Conversational therapy is the basis for making counseling a reality. For most of us, this is a safe way to go into counseling.
The conversation is necessary for understanding:

  • What matters to you
  • What exactly you are up against, in what context,
  • How you deal with this today (coping),
  • How you experience it,
  • What you wish to evolve towards,
  • What adjustments you wish to make,
  • How you can influence your environment.

As stated earlier, we make sure you feel heard and understood in an unconditional way.

The rationalists among us will argue that emotions are not important. Nothing could be further from the truth, however. Our human behavior is primarily driven and determined by our emotional perception of something. Our “thinking” can influence this. However, not taking into account our emotional experience always leads to being unhappy. Or at best to not being as happy as could be. Just say that our emotional intelligence must be used to its fullest. Our ‘thinking’ is necessary to make what we dream of possible and true.

This thinking has two dimensions.
The first is rationalizing which allows us to plan and set ourselves a path on how to achieve what you think is important.
The second is to understand the emotional experience of yourself and others to realize the optimal interaction between people so that you achieve what you find important.
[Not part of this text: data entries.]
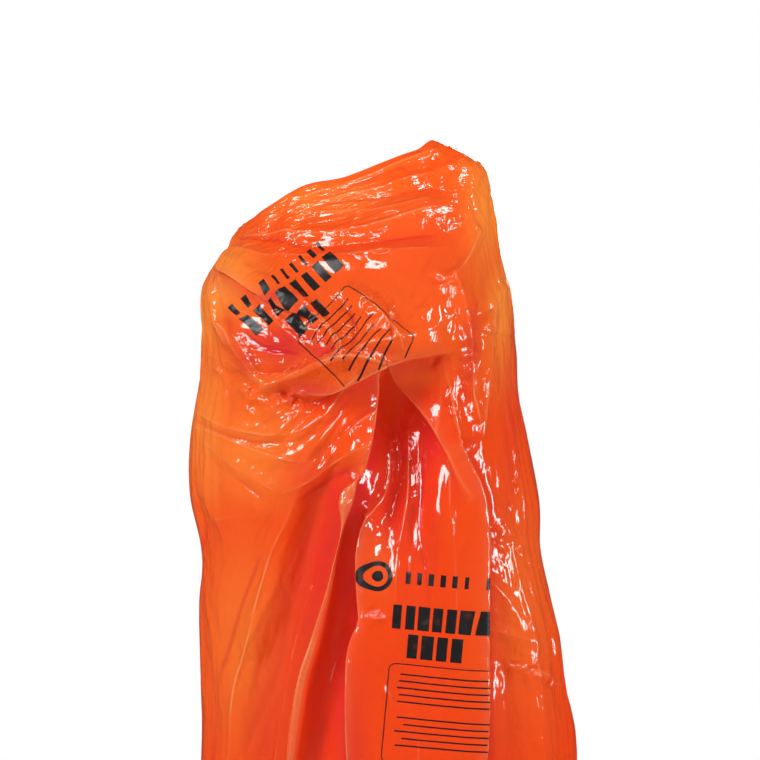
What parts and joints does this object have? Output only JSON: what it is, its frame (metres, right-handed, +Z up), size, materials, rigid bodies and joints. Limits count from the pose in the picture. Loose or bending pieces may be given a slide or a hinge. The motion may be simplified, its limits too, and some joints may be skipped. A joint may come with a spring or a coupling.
{
  "type": "survival bag",
  "caption": "Tube of thin orange film, welded shut at the ground and open at the top, in the draped shape it takes round a standing wearer.",
  "frame": {"origin": "on the ground, under the middle of the bag's box", "axes": "+Z up the bag to its mouth, -Y towards the viewer of its front, +X to that viewer's right"},
  "size_m": [0.806, 0.5302, 1.4922],
  "materials": {
    "film": "gloss",
    "weld": "satin"
  },
  "bodies": {
    "root": {"chest_wrap_left": "film", "chest_wrap_right": "film", "left_drape": "film", "front_recess": "film", "right_drape": "film", "cape_left": "film", "cape_right": "film", "back_fall_left": "film", "back_fall_middle": "film", "back_fall_right": "film", "foot_panel_front": "film", "foot_panel_back": "film", "bottom_weld": "weld"}
  },
  "joints": []
}
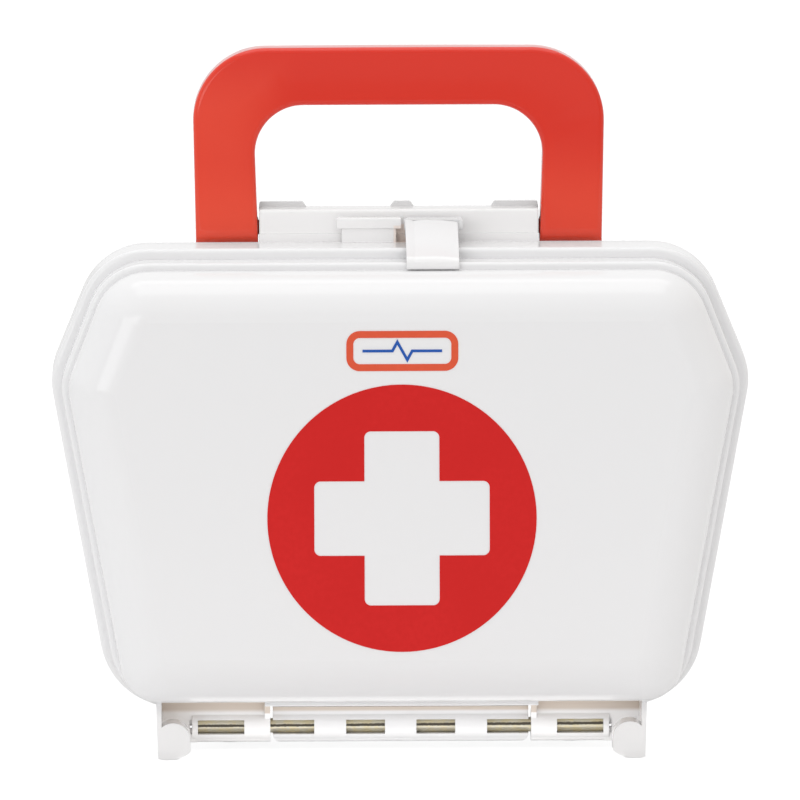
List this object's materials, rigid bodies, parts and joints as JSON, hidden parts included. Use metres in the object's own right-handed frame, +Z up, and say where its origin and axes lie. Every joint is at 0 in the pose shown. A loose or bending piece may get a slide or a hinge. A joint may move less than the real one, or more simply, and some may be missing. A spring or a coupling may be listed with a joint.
{
  "type": "toy doctor case",
  "caption": "Toy doctor case of two hinged half shells with a stepped rim, a folding carry handle, a snap latch and a printed cross.",
  "frame": {"origin": "on the floor under the middle of the case, on the plane where the shells part", "axes": "+Z up, -Y towards the front of the lid, X across the case along the hinge rod"},
  "size_m": [0.2816, 0.1142, 0.2853],
  "materials": {
    "white_shell": "moulded, soft gloss",
    "white_bracket": "moulded, soft gloss",
    "white_latch": "moulded, soft gloss",
    "red_handle": "moulded, gloss",
    "red_print": "printed ink",
    "orange_print": "printed ink",
    "blue_print": "printed ink",
    "rod_steel": "zinc plated, drawn",
    "screw_steel": "zinc plated"
  },
  "bodies": {
    "rear": {"rear_shell": "white_shell", "handle_bracket": "white_bracket", "bracket_screws": "screw_steel"},
    "front": {"front_shell": "white_shell", "hinge_rod": "rod_steel", "emblem_disc": "red_print", "badge_border": "orange_print", "badge_pulse": "blue_print"},
    "latch": {"latch_tongue": "white_latch"},
    "handle": {"handle": "red_handle"}
  },
  "joints": [
    {"name": "lid_hinge", "type": "hinge", "parent": "rear", "child": "front", "pos_m": [0, 0, 0.0093], "axis": [1, 0, 0], "range_deg": [0, 180]},
    {"name": "handle_fold", "type": "hinge", "parent": "rear", "child": "handle", "pos_m": [0, 0.0142, 0.2117], "axis": [1, 0, 0], "range_deg": [-90, 60]},
    {"name": "latch_flex", "type": "hinge", "parent": "front", "child": "latch", "pos_m": [0.013, -0.0386, 0.2009], "axis": [1, 0, 0], "range_deg": [0, 6], "stiffness_Nm_per_rad": 1.9}
  ]
}
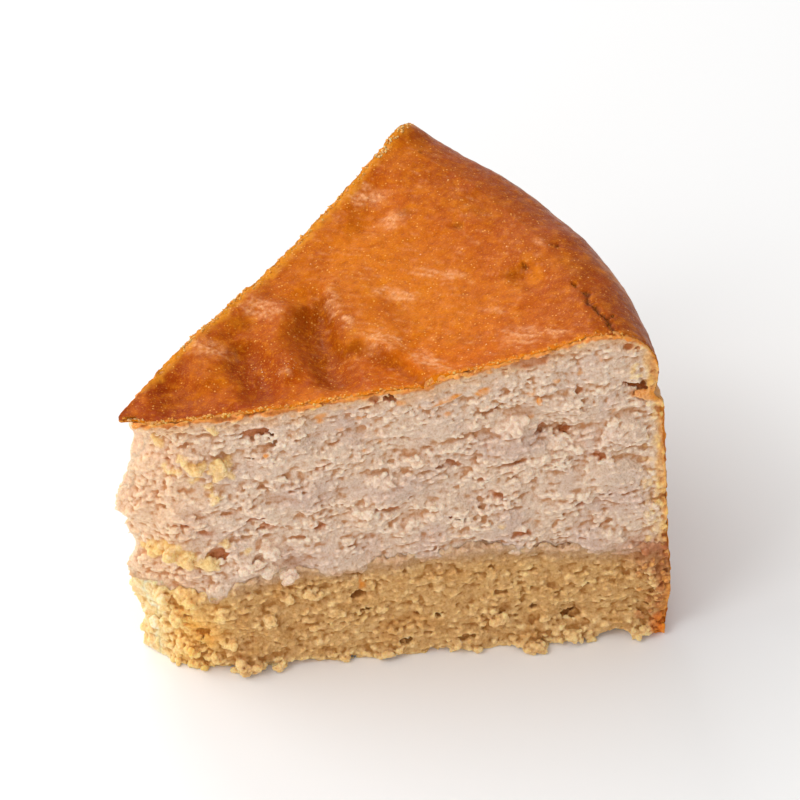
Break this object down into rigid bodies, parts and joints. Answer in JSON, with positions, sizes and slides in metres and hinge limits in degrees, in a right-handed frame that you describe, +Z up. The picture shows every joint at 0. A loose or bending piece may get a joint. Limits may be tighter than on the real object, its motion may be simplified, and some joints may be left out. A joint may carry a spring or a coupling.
{
  "type": "cheesecake slice",
  "caption": "Wedge-shaped slice of baked cheesecake with a browned top skin, a torn cream filling and a crumbly sponge base.",
  "frame": {"origin": "on the underside, below the middle of the slice's box", "axes": "+X from the pointed end to the browned outer side along the middle of the slice, +Z up"},
  "size_m": [0.0949, 0.0807, 0.0678],
  "materials": {
    "filling": "moist torn cream, with a satin browned skin on the top and the outer side",
    "base": "dry crumbly sponge, browned on the outer side"
  },
  "bodies": {
    "root": {"filling": "filling", "base": "base"}
  },
  "joints": []
}
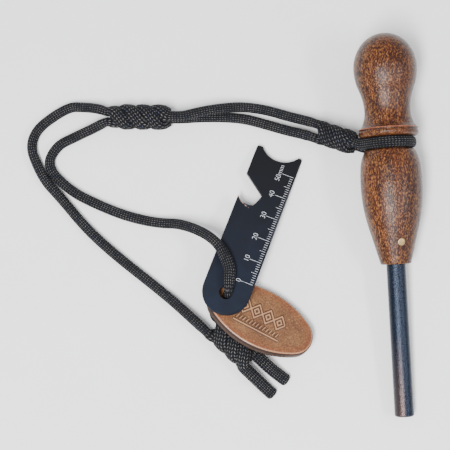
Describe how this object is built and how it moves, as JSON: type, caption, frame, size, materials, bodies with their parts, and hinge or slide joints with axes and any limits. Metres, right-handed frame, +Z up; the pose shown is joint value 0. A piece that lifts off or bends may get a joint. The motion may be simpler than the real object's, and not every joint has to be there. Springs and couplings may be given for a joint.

The emotional dimension is frightening to many people or dismissed as “too soft. Walsha will work with you here in a mature and most appropriate way for you.

A mistake people often make is that a conversation, by itself, will bring about the change. However, this is not true.

A change will take place permanently only if you push yourself to get over those things you are up against:

  • To think differently (cognitively, narratively)
  • Approach differently, that is, adjust your own behavior (behavioral),
  • Interpret differently (cognitively, dialogue)

In this way you change the experience as well as your emotional perception as well as the result.

In short you need to get started and work on yourself. It is like learning to play a musical instrument. You will never become a good guitarist or piano player just by talking about it and/or reading about it. You do learn to develop the best out of yourself (from amateur musician to virtuoso) by playing the instrument through practice, practice, and practice again.

The nice thing about therapy is that it doesn’t take years. The change takes place in a few weeks to months provided you actively engage in it.

At Walsha, we will make sure that all you learn, step by step, to deal differently with your own behavior, thinking and emotional experience.

So Walsha’s talk therapy is always accompanied by “assignments. These are collaboratively created assignments to try out change and practice, practice and practice at what works. The time you spend on your own change outside the walls of the therapy room greatly determines your outcome.